▸ **Exercise details**
Write the material out again, line by line, exactly as it is.

*** Information provided ***

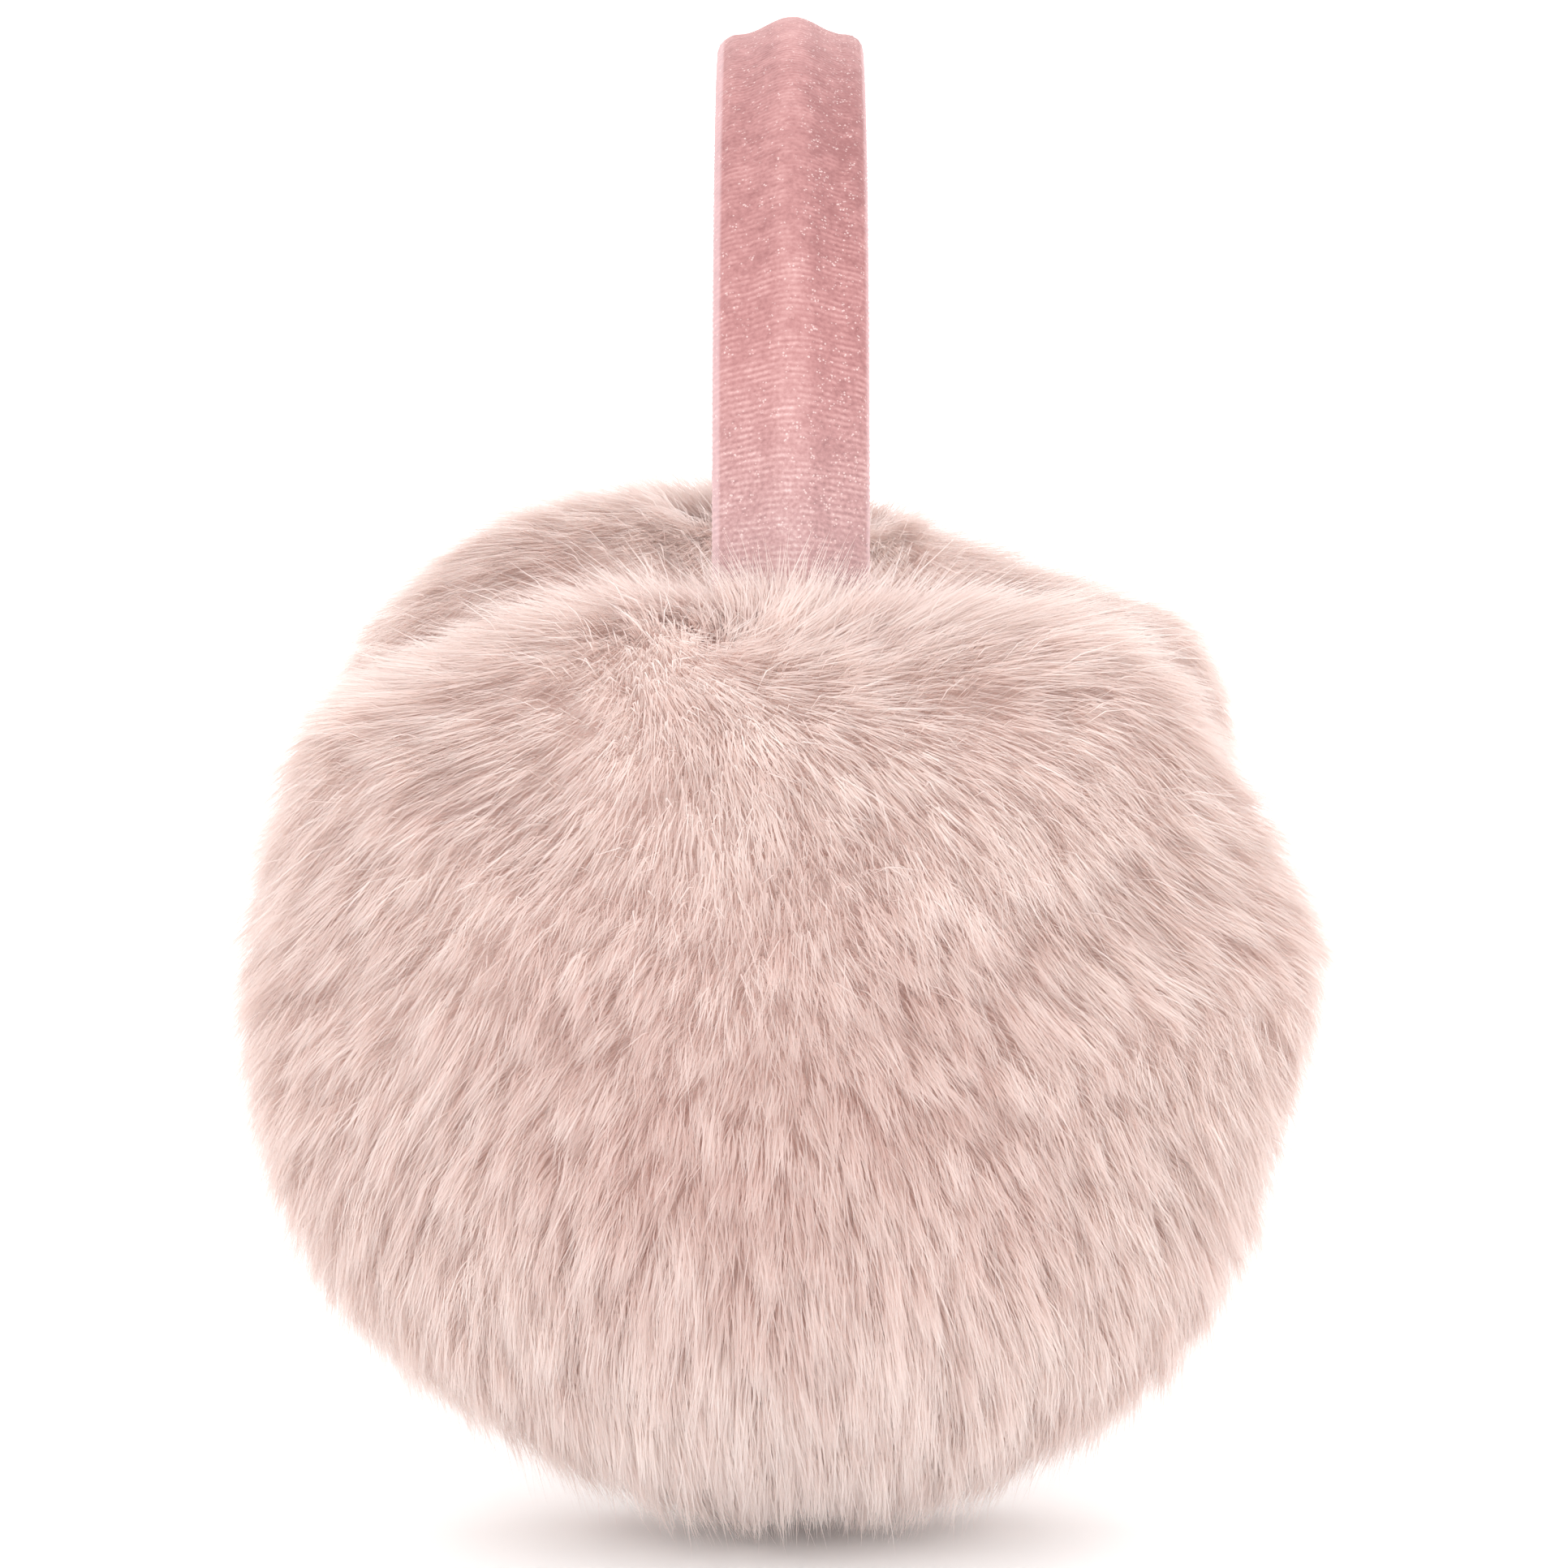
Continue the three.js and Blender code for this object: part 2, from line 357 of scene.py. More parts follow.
def makeBandMesh():
    section = bandSection()
    size = len(section)
    ahead = np.roll(section, -1, 0) - np.roll(section, 1, 0)
    normals = np.stack([ahead[:, 1], -ahead[:, 0]], 1)
    normals /= np.linalg.norm(normals, axis=1)[:, None]
    path, total = bandPath()
    run, x, z, turn = path.T
    outX, outZ = np.cos(turn)[:, None], np.sin(turn)[:, None]
    px = x[:, None] + outX * section[:, 1]
    pz = z[:, None] + outZ * section[:, 1]
    py = np.broadcast_to(band["middle"] + section[:, 0], px.shape)
    points = np.stack([px, py, pz], -1).reshape(-1, 3)
    ny = np.broadcast_to(normals[:, 0], px.shape)
    outward = np.stack([outX * normals[:, 1], ny, outZ * normals[:, 1]], -1).reshape(-1, 3)
    ring = np.arange(size)
    faces = []
    for r in range(len(run) - 1):
        here, there = r * size + ring, (r + 1) * size + ring
        faces.extend(np.stack([here, there, np.roll(there, -1), np.roll(here, -1)], 1).tolist())
    faces.append(ring.tolist())
    faces.append((len(run) - 1) * size + ring[::-1])
    mesh = meshOf("headband_sleeve", points, faces)
    addVectors(mesh, "outward", outward)
    addFloats(mesh, "run", np.repeat(run, size))
    addFloats(mesh, "across", np.tile(section[:, 0] / (band["width"] / 2), len(run)))
    tidy = bmesh.new()
    tidy.from_mesh(mesh)
    bmesh.ops.recalc_face_normals(tidy, faces=tidy.faces)
    tidy.to_mesh(mesh)
    tidy.free()
    mesh.polygons.foreach_set("use_smooth", np.ones(len(mesh.polygons), bool))
    return mesh


def ribTree():  # raises fine knitted ribs that climb towards the ridge
    graph, given = newTree("sleeve ribs", [
        ("Rib Pitch", "NodeSocketFloat"), ("Rib Height", "NodeSocketFloat"), ("Climb", "NodeSocketFloat"),
        ("Material", "NodeSocketMaterial"),
    ])
    across = graph.named("across")
    run = graph.named("run")
    spot = graph.node("GeometryNodeInputPosition", {}, {})
    wander = graph.node("ShaderNodeTexNoise", {}, {"Vector": spot, "Scale": 160.0, "Detail": 2.0})
    climb = given["Climb"] * (1 - across * across) + (wander - 0.5) * band["climbStray"]
    wave = graph.sine((run + climb) / given["Rib Pitch"] * (2 * math.pi))
    lumps = graph.node("ShaderNodeTexNoise", {}, {"Vector": spot, "Scale": 900.0, "Detail": 1.0})
    height = given["Rib Height"] * (wave * 0.6 + (lumps - 0.5) * 1.6)
    offset = graph.scaled(graph.named("outward", "FLOAT_VECTOR"), height)
    moved = graph.node("GeometryNodeSetPosition", {}, {"Geometry": given["Geometry"], "Offset": offset})
    real = graph.node("GeometryNodeRealizeInstances", {}, {"Geometry": moved})
    done = graph.node("GeometryNodeSetMaterial", {}, {"Geometry": real, "Material": given["Material"]})
    return finishTree(graph, done)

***

▸ **Result of the exercise**
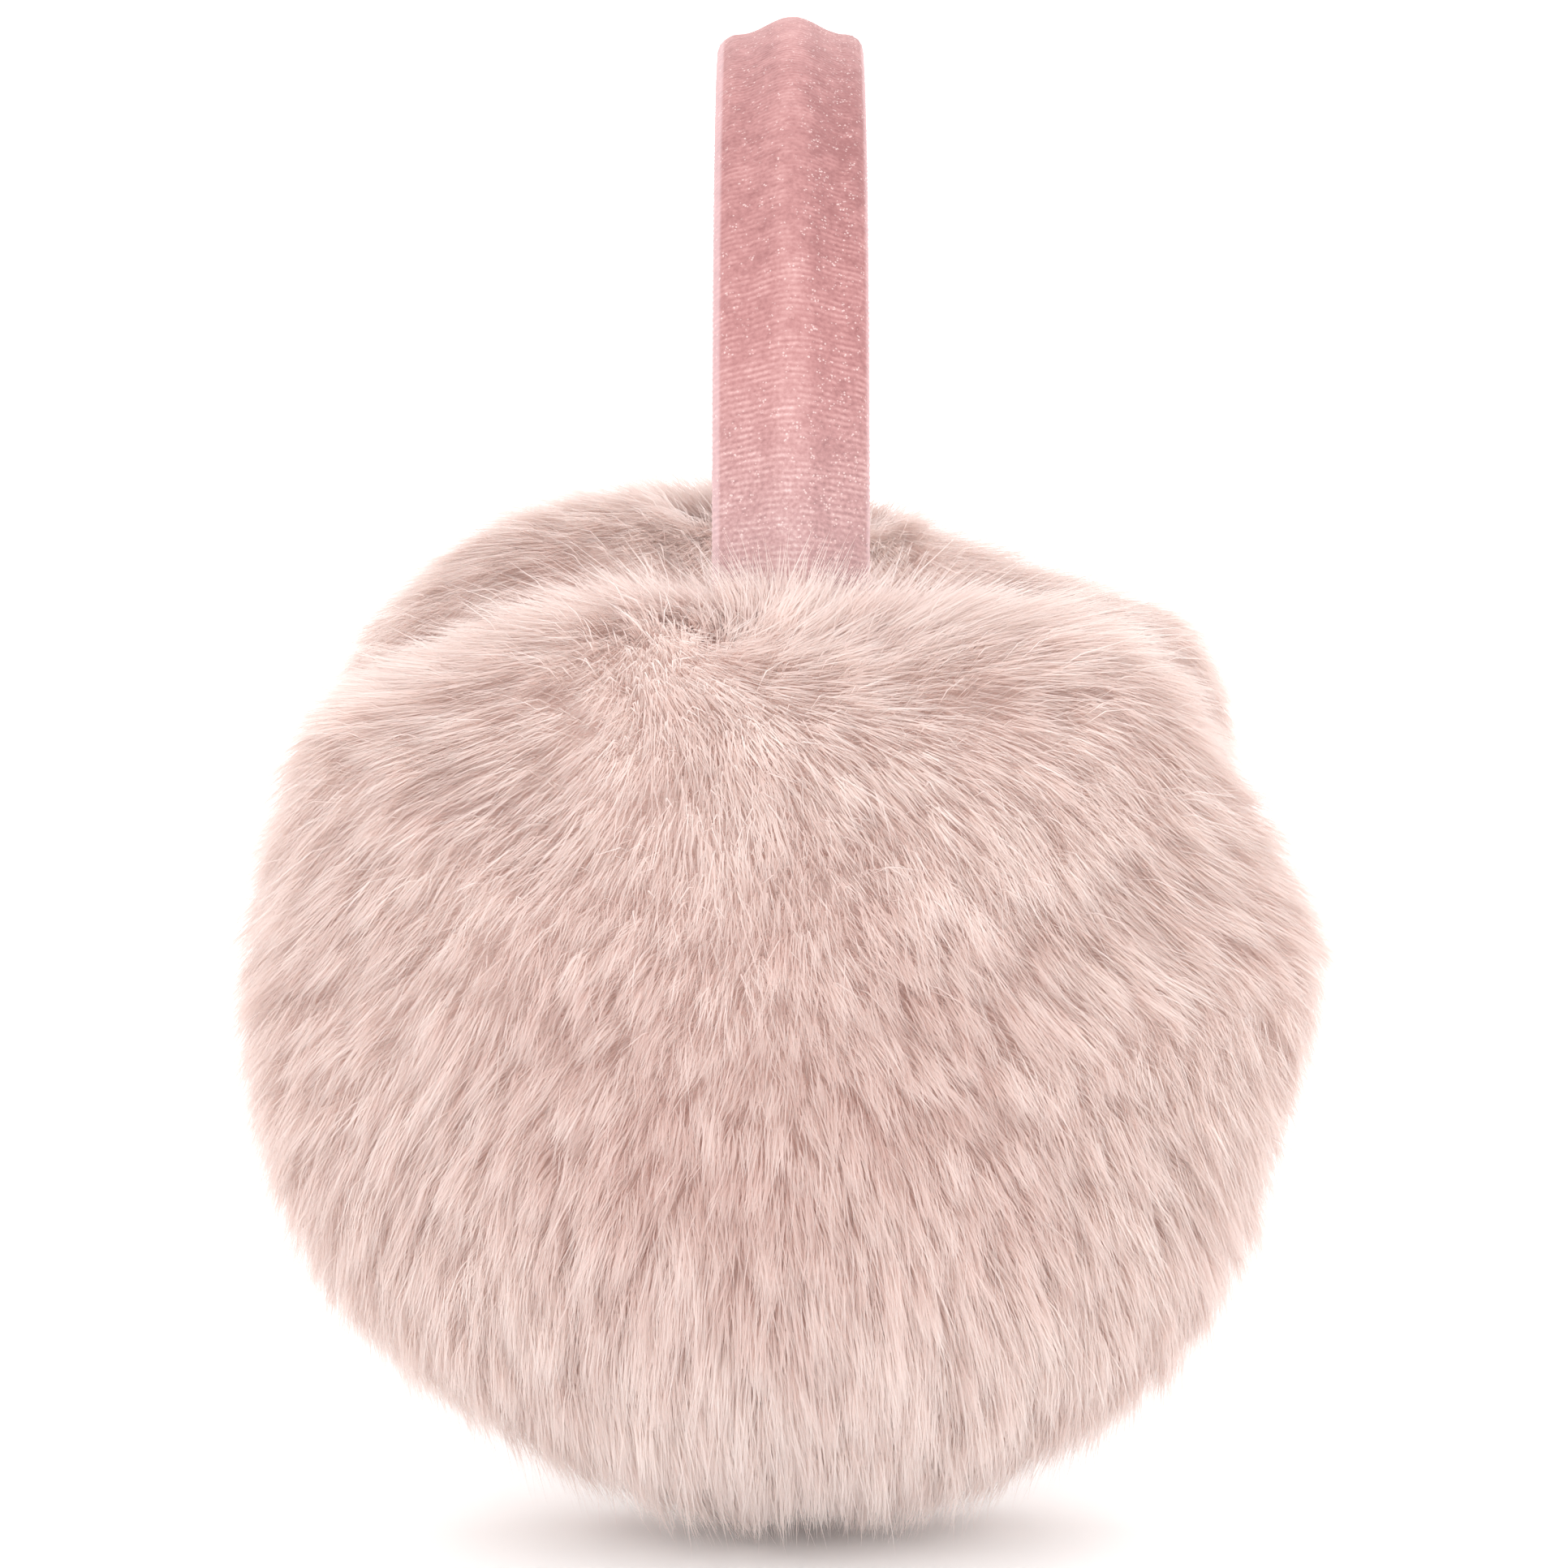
Continue the three.js and Blender code for this object: part 2, from line 357 of scene.py. More parts follow.
def makeBandMesh():
    section = bandSection()
    size = len(section)
    ahead = np.roll(section, -1, 0) - np.roll(section, 1, 0)
    normals = np.stack([ahead[:, 1], -ahead[:, 0]], 1)
    normals /= np.linalg.norm(normals, axis=1)[:, None]
    path, total = bandPath()
    run, x, z, turn = path.T
    outX, outZ = np.cos(turn)[:, None], np.sin(turn)[:, None]
    px = x[:, None] + outX * section[:, 1]
    pz = z[:, None] + outZ * section[:, 1]
    py = np.broadcast_to(band["middle"] + section[:, 0], px.shape)
    points = np.stack([px, py, pz], -1).reshape(-1, 3)
    ny = np.broadcast_to(normals[:, 0], px.shape)
    outward = np.stack([outX * normals[:, 1], ny, outZ * normals[:, 1]], -1).reshape(-1, 3)
    ring = np.arange(size)
    faces = []
    for r in range(len(run) - 1):
        here, there = r * size + ring, (r + 1) * size + ring
        faces.extend(np.stack([here, there, np.roll(there, -1), np.roll(here, -1)], 1).tolist())
    faces.append(ring.tolist())
    faces.append((len(run) - 1) * size + ring[::-1])
    mesh = meshOf("headband_sleeve", points, faces)
    addVectors(mesh, "outward", outward)
    addFloats(mesh, "run", np.repeat(run, size))
    addFloats(mesh, "across", np.tile(section[:, 0] / (band["width"] / 2), len(run)))
    tidy = bmesh.new()
    tidy.from_mesh(mesh)
    bmesh.ops.recalc_face_normals(tidy, faces=tidy.faces)
    tidy.to_mesh(mesh)
    tidy.free()
    mesh.polygons.foreach_set("use_smooth", np.ones(len(mesh.polygons), bool))
    return mesh


def ribTree():  # raises fine knitted ribs that climb towards the ridge
    graph, given = newTree("sleeve ribs", [
        ("Rib Pitch", "NodeSocketFloat"), ("Rib Height", "NodeSocketFloat"), ("Climb", "NodeSocketFloat"),
        ("Material", "NodeSocketMaterial"),
    ])
    across = graph.named("across")
    run = graph.named("run")
    spot = graph.node("GeometryNodeInputPosition", {}, {})
    wander = graph.node("ShaderNodeTexNoise", {}, {"Vector": spot, "Scale": 160.0, "Detail": 2.0})
    climb = given["Climb"] * (1 - across * across) + (wander - 0.5) * band["climbStray"]
    wave = graph.sine((run + climb) / given["Rib Pitch"] * (2 * math.pi))
    lumps = graph.node("ShaderNodeTexNoise", {}, {"Vector": spot, "Scale": 900.0, "Detail": 1.0})
    height = given["Rib Height"] * (wave * 0.6 + (lumps - 0.5) * 1.6)
    offset = graph.scaled(graph.named("outward", "FLOAT_VECTOR"), height)
    moved = graph.node("GeometryNodeSetPosition", {}, {"Geometry": given["Geometry"], "Offset": offset})
    real = graph.node("GeometryNodeRealizeInstances", {}, {"Geometry": moved})
    done = graph.node("GeometryNodeSetMaterial", {}, {"Geometry": real, "Material": given["Material"]})
    return finishTree(graph, done)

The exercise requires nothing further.